Running a close second to "Don't talk to strangers," "Don't take candy from strangers" has to be among the most fundamental pieces of advice parents give children regarding their interactions with the general public.
So, I was thinking about that wise counsel one morning at five-years-old on the playground of Hancock Park Elementary School. My gaze through the chain link fence at the passing traffic had been interrupted by the approach of an old man wearing a trench coat and a fedora.
He offered me a piece of wrapped candy. It shone in the sun. I hesitated, thinking of my parents' warnings but, giving in, I reached out my hand. As he passed the candy through the chain link, my fingers were moments from possession.
Pouncing seemingly from nowhere, my kindergarten teacher swatted the candy away. She launched into a verbal assault on the old man, driving him back from the fence, saving me, perhaps, from an early demise.

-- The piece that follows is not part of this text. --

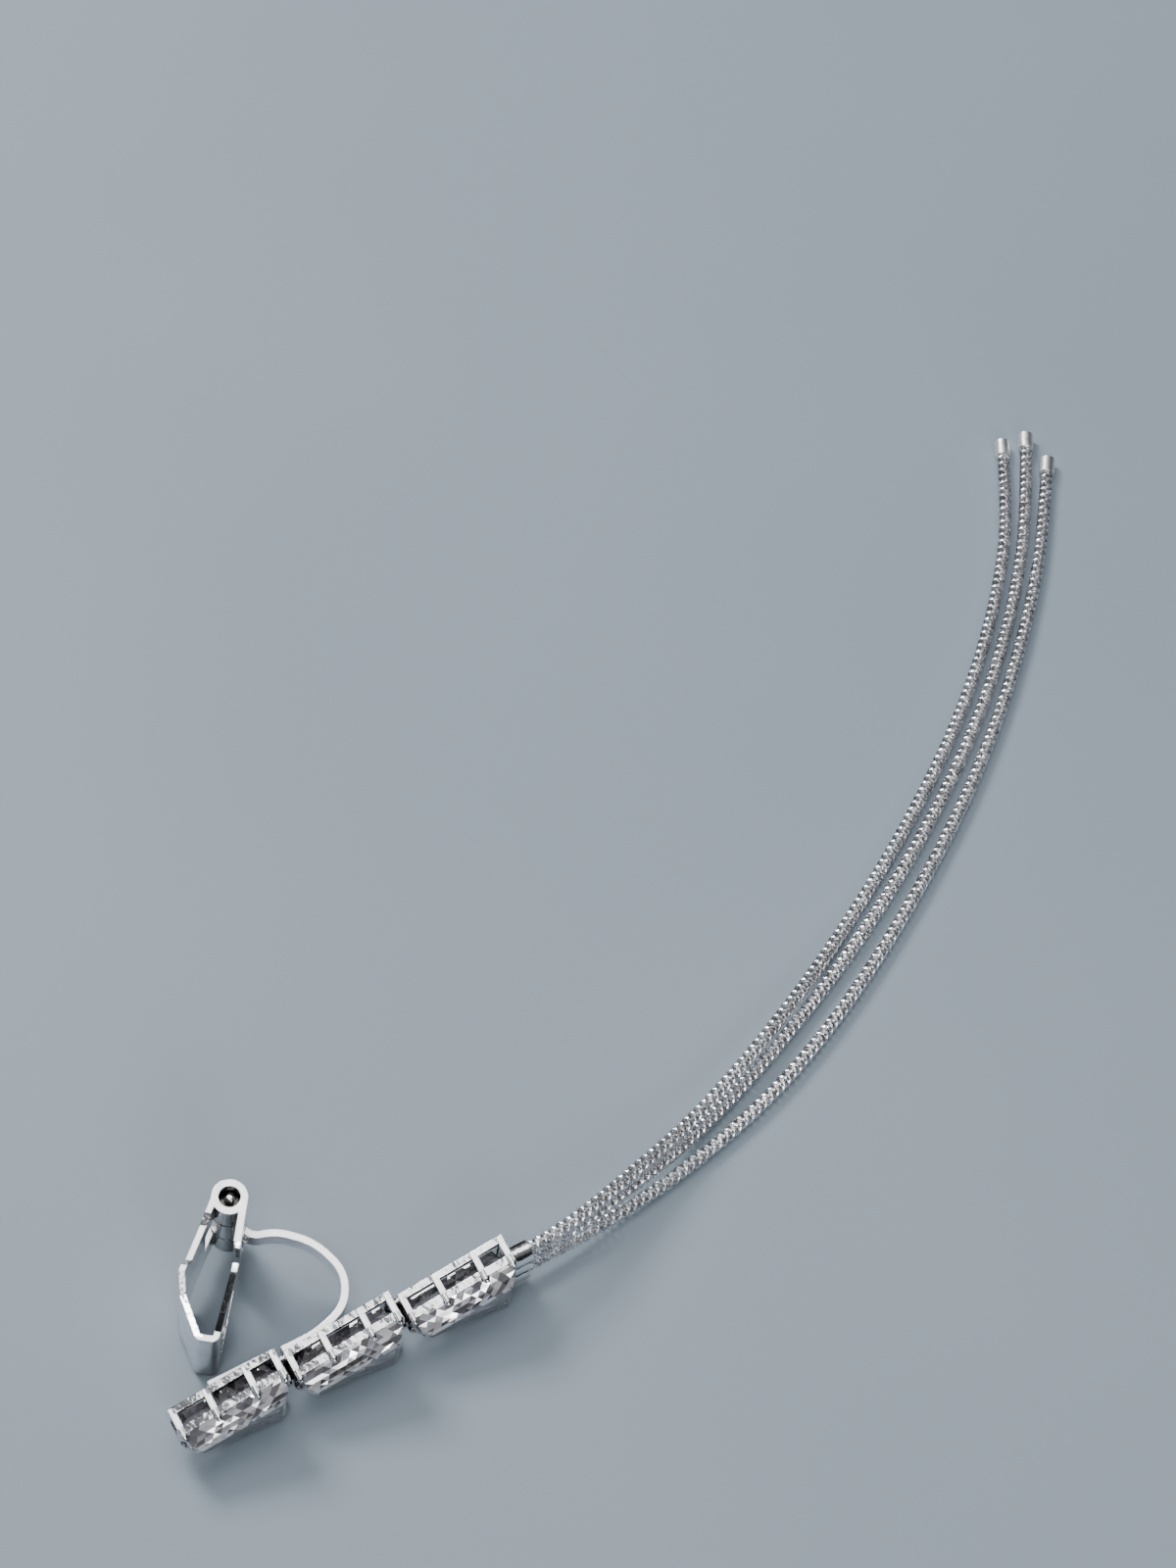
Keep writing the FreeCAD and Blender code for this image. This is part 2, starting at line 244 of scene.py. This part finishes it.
def silver_material():
    """Polished plated silver, slightly uneven, with painted shade in its recesses and with rounded
    edges.
    """
    material, tree, shader = new_material("polished_silver")
    shader.inputs["Metallic"].default_value = 1.0
    cloud = add_noise(tree, CAST_CLOUD)
    tint = add_ramp(tree, cloud, (0.82, 0.82, 0.85, 1), (0.98, 0.98, 0.99, 1))
    # Painted shade: the base colour darkens to near black in the recesses.
    painted_recess_shade = add_painted_recess_shade(tree, PAINTED_SHADE_REACH, (0.06, 0.06, 0.05, 1), (1, 1, 1, 1))
    tree.links.new(multiply(tree, tint, painted_recess_shade), shader.inputs["Base Color"])
    fine = add_noise(tree, SHINE_GRAIN, 5.0)
    tree.links.new(add_range(tree, fine, 0.04, 0.22), shader.inputs["Roughness"])
    bump = add_bump(tree, shader, cloud, 0.45, 0.00016)
    edge = tree.nodes.new("ShaderNodeBevel")
    edge.samples = 4
    edge.inputs["Radius"].default_value = EDGE_ROUND
    tree.links.new(edge.outputs["Normal"], bump.inputs["Normal"])
    return material


def cap_material():
    """Satin silver of the chains' end caps."""
    material, tree, shader = new_material("satin_silver")
    shader.inputs["Metallic"].default_value = 1.0
    cloud = add_noise(tree, SATIN_GRAIN)
    tint = add_ramp(tree, cloud, (0.86, 0.87, 0.86, 1), (0.98, 0.98, 0.98, 1))
    tree.links.new(tint, shader.inputs["Base Color"])
    tree.links.new(add_range(tree, cloud, 0.35, 0.55), shader.inputs["Roughness"])
    add_bump(tree, shader, cloud, 0.3, 0.0001)
    return material


def chain_material():
    """Diamond cut silver, with painted glints that make some links brighter than the others."""
    material, tree, shader = new_material("chain_with_painted_glints")
    shader.inputs["Metallic"].default_value = 1.0
    # Painted glints: each link's colour runs from mid grey to white by the glint it carries.
    painted_glint = add_attribute(tree, "painted_glint")
    tint = add_ramp(tree, painted_glint, (0.5, 0.5, 0.52, 1), (0.98, 0.98, 1.0, 1), 0.0, 1.0)
    tree.links.new(tint, shader.inputs["Base Color"])
    fine = add_noise(tree, CHAIN_GRAIN, 4.0)
    tree.links.new(add_range(tree, fine, 0.16, 0.4), shader.inputs["Roughness"])
    add_bump(tree, shader, fine, 0.5, 0.0001)
    return material


def stone_material(name, clearness):
    """Cut stone with a faint mauve grey cloud in it, each facet painted from near black to white as
    painted sparkle and painted shade. Clearness is the share of light let through.
    """
    material, tree, shader = new_material(name)
    shader.inputs["Transmission Weight"].default_value = clearness
    shader.inputs["IOR"].default_value = STONE_IOR
    # Painted sparkle and painted shade: each facet's colour runs from near black to white by the
    # value it carries.
    painted_facet_light = add_attribute(tree, "painted_facet_light")
    tint = add_ramp(tree, painted_facet_light, (0.05, 0.045, 0.055, 1), (1.0, 1.0, 1.0, 1), 0.0, 1.0)
    cloud = add_noise(tree, STONE_CLOUD)
    veil = add_ramp(tree, cloud, (0.82, 0.8, 0.92, 1), (1.0, 1.0, 1.0, 1))
    tree.links.new(multiply(tree, tint, veil), shader.inputs["Base Color"])
    tree.links.new(add_range(tree, cloud, 0.0, 0.03), shader.inputs["Roughness"])
    flash = add_range(tree, add_attribute(tree, "flash"), 0.05, 0.85)
    tree.links.new(flash, shader.inputs["Metallic"])
    return material


def surface_material():
    """Plain blue grey surface with a barely uneven tone."""
    material, tree, shader = new_material("pale_surface")
    cloud = add_noise(tree, SURFACE_CLOUD)
    tint = add_ramp(tree, cloud, (0.235, 0.29, 0.345, 1), (0.26, 0.315, 0.37, 1))
    tree.links.new(tint, shader.inputs["Base Color"])
    shader.inputs["Roughness"].default_value = 0.6
    grain = add_noise(tree, SURFACE_GRAIN)
    add_bump(tree, shader, grain, 0.05, 0.00005)
    return material


def dress_node(name, material):
    """Gives a CAD node its material."""
    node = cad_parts[name]
    node.data.materials.clear()
    node.data.materials.append(material)


def route_points(name):
    """Points read from the smooth NURBS line of a chain's route."""
    curve = bpy.data.curves.new(name + "_line", "CURVE")
    curve.dimensions = "3D"
    spline = curve.splines.new("NURBS")
    spline.points.add(len(ROUTES[name]) - 1)
    for point, place in zip(spline.points, ROUTES[name]):
        point.co = (*place, 1)
    spline.order_u = ROUTE_ORDER
    spline.use_endpoint_u = True
    spline.resolution_u = ROUTE_STEPS
    holder = bpy.data.objects.new(name + "_line", curve)
    line = bpy.data.meshes.new_from_object(holder)
    points = [vertex.co.copy() for vertex in line.vertices]
    bpy.data.objects.remove(holder)
    bpy.data.curves.remove(curve)
    bpy.data.meshes.remove(line)
    return points


def along_line(points, step):
    """Places and directions at even steps along a line of points."""
    places = []
    walked = 0.0
    wanted = step / 2
    for start, end in zip(points, points[1:]):
        run = end - start
        while wanted <= walked + run.length:
            places.append((start + run * ((wanted - walked) / run.length), run.normalized()))
            wanted += step
        walked += run.length
    return places


def add_ring(turn, place, corners, faces):
    """Adds one small ring of wire, turned and placed, to the lists."""
    first = len(corners)
    for i in range(LINK_SIDES):
        a = math.tau * i / LINK_SIDES
        for j in range(WIRE_SIDES):
            b = math.tau * j / WIRE_SIDES
            reach = LINK_RING + LINK_WIRE * math.cos(b)
            corner = Vector((LINK_WIRE * math.sin(b), reach * math.cos(a), reach * math.sin(a)))
            corners.append(place + turn @ corner)
    for i in range(LINK_SIDES):
        for j in range(WIRE_SIDES):
            here = first + i * WIRE_SIDES
            there = first + (i + 1) % LINK_SIDES * WIRE_SIDES
            k = (j + 1) % WIRE_SIDES
            faces.append((here + j, there + j, there + k, here + k))


def make_chain(name, material):
    """A round chain of crossing rings along a route, in place of a strand's plain tube."""
    corners = []
    faces = []
    painted_glints = []
    for number, (place, along) in enumerate(along_line(route_points(name), LINK_STEP)):
        side = along.cross(Vector((0, 0, 1))).normalized()
        up = side.cross(along)
        quarter = Matrix.Rotation(math.pi / 4 + (number % 2) * math.pi / 2, 3, "X")
        basis = Matrix((along, side, up)).transposed()
        for sign in (-1, 1):
            tilt = Matrix.Rotation(sign * LINK_TILT, 3, "Z")
            add_ring(basis @ quarter @ tilt, place, corners, faces)
            # Each pair's painted glint: the brightness painted into its links' colour.
            painted_glint = PAINTED_GLINT_MIDDLE + PAINTED_GLINT_SWING * math.sin(number * PAINTED_GLINT_TURN)
            if number % PAINTED_GLINT_EVERY == 0:
                painted_glint = 1.0
            painted_glints += [painted_glint] * (LINK_SIDES * WIRE_SIDES)
    mesh = bpy.data.meshes.new(name + "_links")
    mesh.from_pydata(corners, [], faces)
    mesh.attributes.new("painted_glint", "FLOAT", "POINT").data.foreach_set("value", painted_glints)
    mesh.materials.append(material)
    chain = bpy.data.objects.new(name + "_links", mesh)
    bpy.context.scene.collection.objects.link(chain)
    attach(chain, "earring")
    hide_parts(name)


def stone_row(row, start, chance):
    """The facet corners of one row, walked round the keystone outline.

    The corners between stand out unevenly, so that each facet faces its own way.
    """
    inset = row["inset"]
    slope = (WIDE_HALF - NARROW_HALF) / SECTION_LONG
    drawn_in = inset * math.hypot(1, slope)
    near = NARROW_HALF + slope * inset - drawn_in
    far = WIDE_HALF - slope * inset - drawn_in
    x0 = start + inset
    x1 = start + SECTION_LONG - inset
    corners = (Vector((x0, -near)), Vector((x1, -far)), Vector((x1, far)), Vector((x0, near)))
    counts = (LONG_SIDE_FACETS, WIDE_END_FACETS, LONG_SIDE_FACETS, NARROW_END_FACETS)
    points = []
    for i, count in enumerate(counts):
        side = corners[(i + 1) % 4] - corners[i]
        outward = Vector((side.y, -side.x)).normalized()
        for j in range(count):
            place = corners[i] + side * (j / count)
            if row["between"]:
                place = corners[i] + side * ((j + 0.5) / count)
                place += outward * chance.uniform(*FACET_BULGE)
            points.append(Vector((place.x, row["depth"], place.y)))
    return points


def laid(point):
    """A point moved from the bar's own axes to where it lies."""
    return Matrix.Rotation(LEAN, 3, "X") @ (point + Vector((0, REST_DEPTH, REST_HALF))) + BAR_AT


def stone_facets(count, chance):
    """A stone's facets as corner numbers, and the painted light of each, from painted shade to
    painted highlight.

    The table comes first, then the fan at the back, then the bands between the rows of corners.
    """
    last = (len(STONE_ROWS) - 1) * count
    back_point = last + count
    faces = [tuple(range(last, last + count))]
    faces += [(back_point, i, (i + 1) % count) for i in range(count)]
    painted_facet_lights = [TABLE_PAINTED_LIGHT] + [chance.choice(FAN_PAINTED_LIGHTS) for _ in range(count)]
    for level in range(len(STONE_ROWS) - 1):
        shifted = STONE_ROWS[level]["between"]
        level_with = STONE_ROWS[level + 1]["between"] == shifted
        for i in range(count):
            j = (i + 1) % count
            low, low_next = level * count + i, level * count + j
            high, high_next = low + count, low_next + count
            if level_with:
                faces.append((low, low_next, high_next, high))
            elif shifted:
                faces += [(low, high_next, high), (low, low_next, high_next)]
            else:
                faces += [(low, low_next, high), (low_next, high_next, high)]
        for _ in range(len(faces) - len(painted_facet_lights)):
            # Painted light for each new facet: crown facets get painted highlights or darker facets,
            # and the bands behind the girdle get dim painted shade.
            painted_facet_light = chance.choice(CROWN_PAINTED_LIGHTS)
            if level < CROWN_LEVEL:
                painted_facet_light = chance.uniform(*BACK_PAINTED_SHADE_RANGE)
            painted_facet_lights.append(painted_facet_light)
    return faces, painted_facet_lights


def make_stone(number, sides, table):
    """A keystone stone cut with rows of flat facets, in place of the CAD's plainer one."""
    chance = random.Random(FACET_SEED + number)
    rows = [stone_row(row, number * STONE_PITCH, chance) for row in STONE_ROWS]
    count = len(rows[0])
    middle = sum(rows[0], Vector()) / count
    corners = [laid(point) for row in rows for point in row]
    corners.append(laid(Vector((middle.x, CULET_DEPTH, middle.z))))
    faces, painted_facet_lights = stone_facets(count, chance)
    flashes = [chance.choice(FLASHES) if painted_facet_light > FLASH_ABOVE else 0.0 for painted_facet_light in painted_facet_lights]
    flashes[0] = 0.0
    mesh = bpy.data.meshes.new("stone_cut_%d" % (number + 1))
    mesh.from_pydata(corners, [], faces)
    mesh.attributes.new("painted_facet_light", "FLOAT", "FACE").data.foreach_set("value", painted_facet_lights)
    mesh.attributes.new("flash", "FLOAT", "FACE").data.foreach_set("value", flashes)
    shape = bmesh.new()
    shape.from_mesh(mesh)
    bmesh.ops.recalc_face_normals(shape, faces=shape.faces)
    shape.to_mesh(mesh)
    shape.free()
    mesh.materials.append(sides)
    mesh.materials.append(table)
    mesh.polygons[0].material_index = 1
    cut = bpy.data.objects.new(mesh.name, mesh)
    bpy.context.scene.collection.objects.link(cut)
    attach(cut, "earring")
    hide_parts("stone_%d" % (number + 1))


def aim(thing, place, target):
    """Places a light or camera so that it looks at a target, and adds it to the scene."""
    thing.location = place
    thing.rotation_euler = (target - place).to_track_quat("-Z", "Y").to_euler()
    bpy.context.scene.collection.objects.link(thing)


def from_view(right_turn, elevation, distance):
    """A place round the earring: turned right from the camera's side, and this high."""
    azimuth = VIEW_AZIMUTH - math.radians(right_turn)
    height = math.radians(elevation)
    flat = Vector((-math.sin(azimuth), -math.cos(azimuth), 0)) * math.cos(height)
    return LOOK_AT + (flat + Vector((0, 0, math.sin(height)))) * distance


def add_soft_light(name, right_turn, elevation, size, watts):
    """A round soft light that looks at the earring."""
    lamp = bpy.data.lights.new(name, "AREA")
    lamp.shape = "DISK"
    lamp.size = size
    lamp.energy = watts
    place = from_view(right_turn, elevation, LIGHT_DISTANCE)
    aim(bpy.data.objects.new(name, lamp), place, LOOK_AT)


def add_surface():
    """The flat surface that the earring lies on."""
    half = SURFACE_HALF
    corners = [(-half, -half, 0), (half, -half, 0), (half, half, 0), (-half, half, 0)]
    mesh = bpy.data.meshes.new("surface")
    mesh.from_pydata(corners, [], [(0, 1, 2, 3)])
    mesh.materials.append(surface_material())
    surface = bpy.data.objects.new("surface", mesh)
    bpy.context.scene.collection.objects.link(surface)


def add_room():
    """A room that is bright overhead and dark near its floor, for the metal to mirror."""
    world = bpy.data.worlds.new("room")
    world.use_nodes = True
    bpy.context.scene.world = world
    tree = world.node_tree
    place = tree.nodes.new("ShaderNodeTexCoord")
    split = tree.nodes.new("ShaderNodeSeparateXYZ")
    ramp = tree.nodes.new("ShaderNodeValToRGB")
    stops = ramp.color_ramp.elements
    stops[0].position = ROOM_LOW["height"]
    stops[0].color = ROOM_LOW["grey"]
    stops[1].position = ROOM_HIGH["height"]
    stops[1].color = ROOM_HIGH["grey"]
    middle = stops.new(ROOM_MIDDLE["height"])
    middle.color = ROOM_MIDDLE["grey"]
    tree.links.new(place.outputs["Generated"], split.inputs["Vector"])
    tree.links.new(split.outputs["Z"], ramp.inputs["Fac"])
    tree.links.new(ramp.outputs["Color"], tree.nodes["Background"].inputs["Color"])
    tree.nodes["Background"].inputs["Strength"].default_value = ROOM_STRENGTH


def add_camera():
    """The camera at the photograph's viewing angle."""
    camera = bpy.data.cameras.new("photo_camera")
    camera.lens = LENS_MM
    camera.clip_start = 0.01
    holder = bpy.data.objects.new("photo_camera", camera)
    aim(holder, from_view(0, math.degrees(VIEW_ELEVATION), VIEW_DISTANCE), LOOK_AT)
    bpy.context.scene.camera = holder


silver = silver_material()
chain_painted_glints = chain_material()
painted_sparkle_stone = stone_material("stone_painted_sparkle", FACET_CLEARNESS)
clear = stone_material("clear_table", TABLE_CLEARNESS)
satin = cap_material()
for node_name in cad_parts:
    if node_name.startswith("stone"):
        dress_node(node_name, painted_sparkle_stone)
    else:
        dress_node(node_name, satin if node_name.startswith("strand") else silver)
for stone_number in range(STONES):
    make_stone(stone_number, painted_sparkle_stone, clear)
for strand_name in ROUTES:
    make_chain(strand_name, chain_painted_glints)
add_surface()
add_room()
for light in LIGHTS:
    add_soft_light(**light)
add_camera()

Feeling ashamed, I came out of my sugar-addictive stupor, because after all I really did know better. I think my teacher thought so too, as she never told my parents. And neither did I.
Driving by that fence the other evening, I noticed there are now green slats tightly woven through each of the chain links, in response, no doubt, to my experience of that day long ago.
Looking back at some of the things my friends and I did in our youth, I am amazed that we actually made it to adulthood. And equally amazing is how much parents and teachers really do know after all.